Sociedade civil e academia têm diante de si a tarefa de ajudar a combater o círculo vicioso que gera mais desinformação e preconceito contra migrantes
Por Rodrigo Veronezi
Em São Paulo (SP)
Além da chegada à Presidência de Jair Bolsonaro, com sua postura hostil às migrações, duas pesquisas divulgadas no mês de dezembro acrescentam novo desafio à temática migratória no Brasil a partir deste ano junto à sociedade.
Uma delas é o resultado de uma pesquisa feita pelo Instituto Datafolha, no último dia 28 de dezembro, que apontou que 2 em cada três brasileiros (67%, mais exatamente) defendem um maior controle de entrada de migrantes no país.
Poucos dias antes, uma outra pesquisa, intitulada “Perigos da Percepção”, realizada anualmente pelo Instituto Ipsos, apontou que a população brasileira superestima em 75 vezes o número de migrantes vivendo no país.
A percepção colhida pela Ipsos é de que os brasileiros acreditam que os migrantes correspondam a 30% da população nacional. Dados da Polícia Federal, no entanto, apontam que eles são apenas 0,4% dos habitantes – a maioria, concentrada em grandes cidades como São Paulo e no Centro-Sul do Brasil.

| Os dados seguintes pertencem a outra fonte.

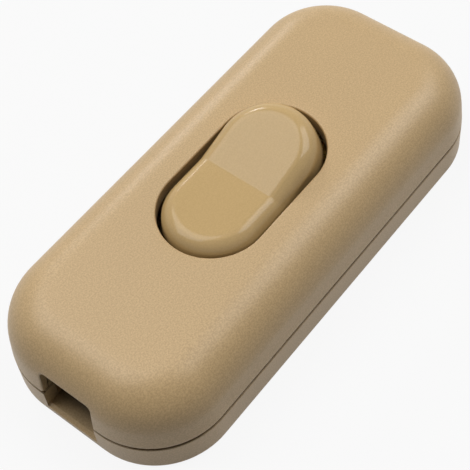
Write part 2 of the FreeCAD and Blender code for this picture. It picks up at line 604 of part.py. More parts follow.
def make_plunger():
    """A round-nosed pin with a well for its spring, sliding in the rocker's guide tube."""
    body = new_body("plunger")
    profile = new_sketch(body, "profile", "XZ_Plane")
    nose = "-" + TIP_BELOW
    shoulder = "(plunger_radius - %s)" % TIP_BELOW
    well = "(plunger_tip_wall - %s)" % TIP_BELOW
    path = [("plunger_radius", shoulder), ("plunger_radius", "plunger_head"),
            ("plunger_bore_radius", "plunger_head"), ("plunger_bore_radius", well), ("0", well), ("0", nose)]
    lines = add_lines(profile, list(zip(path, path[1:])))
    circle = Part.Circle(Vector(0, size(shoulder), 0), Vector(0, 0, 1), size("plunger_radius"))
    arc = profile.addGeometry(Part.ArcOfCircle(circle, math.pi * 1.5, math.pi * 2), False)
    profile.addConstraint(Sketcher.Constraint("Coincident", lines[-1], 2, arc, 1))
    profile.addConstraint(Sketcher.Constraint("Tangent", arc, 2, lines[0], 1))
    revolve(body, "turned", "Revolution", profile, "V_Axis")
    position(body, "0", "0", "pivot_height", axis=(0, -1, 0), angle="rocker_tilt")


def make_plunger_spring():
    """A compression spring between the bottom of the plunger's well and the top of the guide bore.

    Each turn is two half rings, tilted opposite ways so that they meet end to end with one tangent.
    """
    lowest = "(plunger_tip_wall - %s + spring_end_gap + spring_wire / 2)" % TIP_BELOW
    highest = "(guide_top - spring_end_gap - spring_wire / 2)"
    rise = "((%s - %s) / (spring_turns * 2))" % (highest, lowest)
    rings = []
    for number in range(round(size("spring_turns * 2"))):
        ring = doc.addObject("Part::Torus", "spring_ring_%d" % (number + 1))
        bind(ring, "Radius1", "sqrt(spring_radius ^ 2 + (%s / 2) ^ 2)" % rise)
        bind(ring, "Radius2", "spring_wire / 2")
        ring.Angle3 = 180
        tilt = math.degrees(math.atan2(size(rise) / 2, size("spring_radius")))
        height = "%s + %s * %s" % (lowest, rise, number + 0.5)
        turn = Rotation(Vector(0, 1, 0), -tilt if number % 2 else tilt)
        turn = turn.multiply(Rotation(Vector(0, 0, 1), 180 * (number % 2)))
        ring.Placement = Placement(Vector(0, 0, size(height)), turn)
        bind(ring, "Placement.Base.z", height)
        rings.append(ring)
    doc.recompute()
    spring = doc.addObject("Part::MultiFuse", "plunger_spring")
    spring.Label = "plunger_spring"
    spring.Shapes = rings
    position(spring, "0", "0", "pivot_height", axis=(0, -1, 0), angle="rocker_tilt")


def make_contact_bridge():
    """A see-saw strip on a half-round knuckle, lying with its +X arm down on the stop."""
    body = new_body("contact_bridge")
    side_view = new_sketch(body, "side", "XZ_Plane")
    add_rectangle(side_view, "-bridge_arm", "bridge_arm", "bridge_rise", "bridge_rise + bridge_thickness")
    pad(body, "strip", side_view, "bridge_width", side="Symmetric")
    fillet(body, "ends", "bridge_width / 4",
           lambda edge: edge.BoundBox.ZLength > TIGHT and edge.BoundBox.YLength < TIGHT)
    knuckle = new_sketch(body, "knuckle", "XZ_Plane")
    add_circle(knuckle, "0", "0", "knuckle_radius")
    pad(body, "knuckle", knuckle, "bridge_width", side="Symmetric")
    hole = new_sketch(body, "rivet_hole", "XY_Plane")
    add_circle(hole, "-contact_arm", "0", "rivet_radius + running_clearance")
    pocket(body, "rivet_hole", hole, "bridge_rise + bridge_thickness", reverse=True)
    position(body, "0", "0", "bridge_pivot_height", angle="bridge_tilt")


def make_contact(name, head_low, head_height, shank, clench):
    """A silver contact: a bevelled head, a shank, and the clenched side where there is one."""
    body = new_body(name)
    head = new_sketch(body, "head", "XY_Plane", head_low)
    add_circle(head, "-contact_arm", "0", "contact_radius")
    pad(body, "head", head, head_height)
    edge_height = size(head_low) if clench else size("%s + %s" % (head_low, head_height))
    chamfer(body, "face_edge", "contact_radius / 6", lambda edge: level_at(edge, edge_height))
    shank_low, shank_height = shank
    pin = new_sketch(body, "shank", "XY_Plane", shank_low)
    add_circle(pin, "-contact_arm", "0", "rivet_radius")
    pad(body, "shank", pin, shank_height)
    if clench:
        clench_low, clench_height = clench
        tail = new_sketch(body, "tail", "XY_Plane", clench_low)
        add_circle(tail, "-contact_arm", "0", "(contact_radius + rivet_radius) / 2")
        pad(body, "tail", tail, clench_height)
    return body


def make_moving_contact():
    """The contact that is riveted through the bridge's -X arm and tips with it."""
    body = make_contact("moving_contact", "bridge_rise - contact_depth", "contact_depth",
                        ("bridge_rise", "bridge_thickness"), (BRIDGE_TOP, "rivet_head_height"))
    position(body, "0", "0", "bridge_pivot_height", angle="bridge_tilt")


def make_fixed_contact():
    """The contact on the line terminal's strip, as high as the closed bridge comes down."""
    make_contact("fixed_contact", STRIP_TOP, "%s - %s" % (CONTACT_FACE, STRIP_TOP),
                 ("floor_wall", "strip_thickness"), None)


def add_terminal_block(body, name, x_text, y_text):
    """A brass block with a wire bore along the cord and a threaded hole from above."""
    half = "block_length / 2"
    plan = new_sketch(body, name + "_plan", "XY_Plane", "floor_wall")
    add_rectangle(plan, "%s - %s" % (x_text, half), "%s + %s" % (x_text, half),
                  "%s - block_width / 2" % y_text, "%s + block_width / 2" % y_text)
    pad(body, name, plan, "block_height")
    low, high = size("%s - %s" % (x_text, half)), size("%s + %s" % (x_text, half))
    chamfer(body, name + "_edges", "block_edge",
            lambda edge: level_at(edge, size(BLOCK_TOP)) and low - TIGHT < edge.BoundBox.XMin
            and edge.BoundBox.XMax < high + TIGHT)
    wire = new_sketch(body, name + "_wire", "YZ_Plane", "%s - %s" % (x_text, half))
    add_circle(wire, y_text, "floor_wall + wire_height", "wire_radius")
    pocket(body, name + "_wire_bore", wire, "block_length", reverse=True)
    thread = new_sketch(body, name + "_thread", "XY_Plane", BLOCK_TOP)
    add_circle(thread, x_text, y_text, "terminal_screw_radius + running_clearance")
    pocket(body, name + "_thread_hole", thread, "block_height - wire_height")


def make_line_terminal():
    """The switched conductor's first terminal: a block on a strip that ends under the fixed contact."""
    body = new_body("line_terminal")
    strip = new_sketch(body, "strip", "XY_Plane", "floor_wall")
    add_rectangle(strip, "-" + BLOCK_MIDDLE, "-(contact_arm - contact_radius - strip_margin)",
                  "-strip_width / 2", "strip_width / 2")
    pad(body, "strip", strip, "strip_thickness")
    hole = new_sketch(body, "rivet_hole", "XY_Plane", STRIP_TOP)
    add_circle(hole, "-contact_arm", "0", "rivet_radius + running_clearance")
    pocket(body, "rivet_hole", hole, "strip_thickness")
    add_terminal_block(body, "block", "-" + BLOCK_MIDDLE, "0")


def make_load_terminal():
    """The switched conductor's second terminal: its strip rises to a stop and to the bridge's saddle."""
    body = new_body("load_terminal")
    side_view = new_sketch(body, "side", "XZ_Plane")
    post = "saddle_length / 2"
    stop_top = ("bridge_pivot_height - bridge_arm * sin(bridge_tilt)"
                " + bridge_rise * cos(bridge_tilt) - stop_clearance")
    add_polygon(side_view, [
        ("-" + post, "floor_wall"), (BLOCK_MIDDLE, "floor_wall"), (BLOCK_MIDDLE, STRIP_TOP),
        ("bridge_arm", STRIP_TOP), ("bridge_arm", stop_top),
        ("bridge_arm - stop_length", stop_top), ("bridge_arm - stop_length", STRIP_TOP),
        (post, STRIP_TOP), (post, "bridge_pivot_height - saddle_depth"),
        ("-" + post, "bridge_pivot_height - saddle_depth"),
    ])
    pad(body, "strip", side_view, "strip_width", side="Symmetric")
    groove = new_sketch(body, "groove", "XZ_Plane")
    add_circle(groove, "0", "bridge_pivot_height", "knuckle_radius + running_clearance")
    pocket(body, "saddle_groove", groove, "strip_width", side="Symmetric")
    add_terminal_block(body, "block", BLOCK_MIDDLE, "0")


def make_through_terminal():
    """The unswitched conductor: two blocks joined by a bar beside the switch."""
    body = new_body("through_terminal")
    bar = new_sketch(body, "bar", "XY_Plane", "floor_wall")
    add_rectangle(bar, "-" + THROUGH_MIDDLE, THROUGH_MIDDLE,
                  "-%s - through_width / 2" % THROUGH_ACROSS, "-%s + through_width / 2" % THROUGH_ACROSS)
    pad(body, "bar", bar, "strip_thickness")
    add_terminal_block(body, "near_block", "-" + THROUGH_MIDDLE, "-" + THROUGH_ACROSS)
    add_terminal_block(body, "far_block", THROUGH_MIDDLE, "-" + THROUGH_ACROSS)


def make_cord_clamp(name, x_text):
    """A plastic bar across the cord, with teeth below and a hole at each end."""
    body = new_body(name)
    plan = new_sketch(body, "plan", "XY_Plane")
    add_rounded_rectangle(plan, "(clamp_width / 2)", "(%s + clamp_boss_radius)" % CLAMP_SPREAD,
                          "(clamp_width / 4)")
    pad(body, "bar", plan, "clamp_thickness")
    teeth = new_sketch(body, "teeth", "XZ_Plane")
    for sign in ("-", ""):
        middle = "%sclamp_width / 4" % sign
        add_polygon(teeth, [("%s - clamp_ridge / 2" % middle, "clamp_thickness / 4"),
                            (middle, "-clamp_ridge"),
                            ("%s + clamp_ridge / 2" % middle, "clamp_thickness / 4")])
    pad(body, "teeth", teeth, "entry_width", side="Symmetric")
    holes = new_sketch(body, "holes", "XY_Plane", "clamp_thickness")
    for sign in ("-", ""):
        add_circle(holes, "0", sign + CLAMP_SPREAD, "clamp_screw_radius + clamp_hole_play")
    pocket(body, "screw_holes", holes, "clamp_thickness")
    position(body, x_text, "0", "clamp_boss_top")


def make_screw(name, kind, tip, place, flipped=False):
    """A screw turned about Z: its head stands on the origin, its shank hangs below, cross recess above."""
    shank, head = "%s_screw_radius" % kind, "%s_head_radius" % kind
    tall, deep = "%s_head_height" % kind, "%s_screw_length" % kind
    body = new_body(name)
    profile = new_sketch(body, "profile", "XZ_Plane")
    add_polygon(profile, [
        ("0", "-" + deep), (shank + " * tip_share", "-" + deep), (shank, "%s - %s" % (tip, deep)),
        (shank, "0"), (head, "0"), (head, tall + " * bevel_share"),
        (head + " * crown_share", tall), ("0", tall),
    ])
    revolve(body, "turned", "Revolution", profile, "V_Axis")
    reach = "(%s * recess_share)" % head
    for number, (along, across) in enumerate(((reach, "(screw_slot / 2)"), ("(screw_slot / 2)", reach))):
        slot = new_sketch(body, "slot_%d" % number, "XY_Plane", tall)
        add_rectangle(slot, "-" + along, along, "-" + across, across)
        pocket(body, "slot_%d" % number, slot, "screw_slot_depth")
    if flipped:
        position(body, *place, axis=(1, 0, 0), angle=HALF_TURN)
    else:
        position(body, *place)


def check_document():
    """Stop if any feature failed, if a cut took nothing away, or if a piece is not one closed solid."""
    for thing in doc.Objects:
        if "Invalid" in thing.State or "Error" in thing.State:
            raise RuntimeError("%s failed: %s" % (thing.Name, thing.State))
        if thing.TypeId in ("PartDesign::Pocket", "PartDesign::Groove"):
            if thing.Shape.Volume > thing.BaseFeature.Shape.Volume - 0.001:
                raise RuntimeError("%s cuts nothing" % thing.Name)
    pieces = [thing for thing in doc.Objects if thing.TypeId in ("PartDesign::Body", "Part::MultiFuse")]
    for piece in pieces:
        if piece.Shape.isNull() or not piece.Shape.isValid() or len(piece.Shape.Solids) != 1:
            raise RuntimeError("%s is not one valid solid" % piece.Label)
    return pieces


make_upper_shell()
make_lower_shell()
make_rocker()
make_plunger()
make_plunger_spring()
make_contact_bridge()
make_moving_contact()
make_fixed_contact()
make_line_terminal()
make_load_terminal()
make_through_terminal()
for number, (x_text, y_text) in enumerate(TERMINAL_SCREWS, start=1):
    make_screw("terminal_screw_%d" % number, "terminal", "block_edge", (x_text, y_text, SCREW_SEAT))
make_cord_clamp("near_cord_clamp", "-" + CLAMP_AWAY)
make_cord_clamp("far_cord_clamp", CLAMP_AWAY)
for number, (x_text, y_text) in enumerate(CLAMP_SCREWS, start=1):
    make_screw("clamp_screw_%d" % number, "clamp", "screw_tip", (x_text, y_text, CLAMP_TOP))
for number, (x_text, y_text) in enumerate(CASE_SCREWS, start=1):
    make_screw("case_screw_%d" % number, "case", "screw_tip", (x_text, y_text, "counterbore_depth"),
               flipped=True)

doc.recompute()
os.makedirs("parts", exist_ok=True)
for piece in check_document():
    piece.Shape.exportStep("parts/%s.step" % piece.Label)
    print(piece.Label, round(piece.Shape.Volume, 2))
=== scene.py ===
import json
import math

import bmesh
import bpy
import numpy as np
from bpy.props import FloatProperty, FloatVectorProperty, PointerProperty
from mathutils import Matrix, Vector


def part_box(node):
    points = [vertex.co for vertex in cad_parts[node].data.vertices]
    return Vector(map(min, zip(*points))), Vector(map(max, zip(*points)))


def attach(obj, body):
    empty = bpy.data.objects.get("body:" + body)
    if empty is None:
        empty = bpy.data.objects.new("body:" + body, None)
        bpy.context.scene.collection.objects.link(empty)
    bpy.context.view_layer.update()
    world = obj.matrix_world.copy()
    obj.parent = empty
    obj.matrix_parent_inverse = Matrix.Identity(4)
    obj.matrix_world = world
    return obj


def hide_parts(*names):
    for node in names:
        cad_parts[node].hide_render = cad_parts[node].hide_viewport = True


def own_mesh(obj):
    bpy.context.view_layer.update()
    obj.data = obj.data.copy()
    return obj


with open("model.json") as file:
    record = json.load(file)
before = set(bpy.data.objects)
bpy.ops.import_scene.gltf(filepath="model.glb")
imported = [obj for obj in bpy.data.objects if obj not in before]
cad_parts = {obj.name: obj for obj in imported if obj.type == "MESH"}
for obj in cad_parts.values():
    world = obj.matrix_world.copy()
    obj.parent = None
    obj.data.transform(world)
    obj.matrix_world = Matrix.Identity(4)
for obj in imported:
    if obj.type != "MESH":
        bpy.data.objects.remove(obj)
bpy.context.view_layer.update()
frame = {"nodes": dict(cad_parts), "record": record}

bl_info = {
    "name": "Inline Cord Switch",
    "version": (1, 0, 0),
    "blender": (4, 5, 0),
    "location": "View3D > Sidebar > Cord Switch",
    "description": "A rocker switch for a lamp cord in satin gold plastic, dressed on its packed frame",
    "category": "Add Mesh",
}

HOUSING_LOW, HOUSING_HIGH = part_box("lower_shell")
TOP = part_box("upper_shell")[1].z
MILLIMETRE = 0.001
QUARTER = math.pi / 2
SUNK = 0.0002  # how far a form that hangs from a ceiling is sunk into it
WHITE, GREY = (1.0, 1.0, 1.0, 1.0), (0.5, 0.5, 0.5, 1.0)
HOLLOW_EDGE = 0.0001  # how far the painted shade of a hollow reaches past its sides
ROUNDING = np.linspace(0.0, 1.0, 7) ** 1.6  # steps across a small rounded edge, closer at its sharp end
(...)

Essa discrepância entre percepção da realidade e fatos é aprimorada por uma série de estereótipos e teorias conspiratórias que colocam o migrante na posição de inimigo, de problema a ser combatido. Em consequência, viram motor para mais discriminação e xenofobia contra essa população.
Sem surpresas
Os números das duas pesquisas não foram uma surpresa para Paulo Illes, coordenador do CDHIC (Centro de Direitos Humanos e Cidadania do Imigrante), uma das instituições que atuam junto a migrantes em São Paulo.
“Pelo contrário, são dados que confirmam aquilo que a gente vinha prevendo, se preocupando e tentando trabalhar de alguma forma junto aos migrantes e à sociedade de acolhida. Há no mundo uma ascensão da extrema-direita, o ódio e a repulsa ao imigrante vem crescendo em nível internacional”.
“Se a percepção não corresponde à realidade também as reações ficam desproporcionadas”, acrescenta o padre Paolo Parise, um dos diretores da Missão Paz, instituição que também atua na acolhida e orientação a migrantes na capital paulista.
Essa percepção exagerada vem junto a um contexto de crise política, econômica e social, e acaba usada como justificativa para atitudes discriminatórias contra migrantes.
“Além disso, nos momentos de crise e de surgimento de políticos com soluções populistas sempre os imigrantes se tornam o bode expiatório e de consequência se tenta frear a entrada”, completa Parise, que também dirige o CEM (Centro de Estudos Migratórios).
Caminhos a seguir
Tanto Illes como Parise concordam que dialogar e levar informação de qualidade nesse contexto vai ser um dos maiores desafios para a sociedade civil ligada às migrações e para os próprios migrantes no Brasil.
“Um dos recados [que as pesquisas dão] é que temos que nos esforçar mais para divulgar informações corretas, dialogando com todo tipo de público. Infelizmente às vezes acabamos falando para “convertidos”, como se costuma dizer”, pondera Parise.
Illes, que foi coordenador de políticas para imigrantes da Prefeitura de São Paulo, vê a conscientização sobre a fenômeno migratório como uma política pública a ser adotada -por exemplo, por meio de campanhas.
“Costumo dizer que nos últimos anos tivemos avanços no ponto de vista da regularização migratória, para políticas de acolhida. E agora precisamos dar esse passo para o combate à xenofobia, para valorizar a cultura do imigrante. Precisamos ainda quebrar com muitos estigmas”.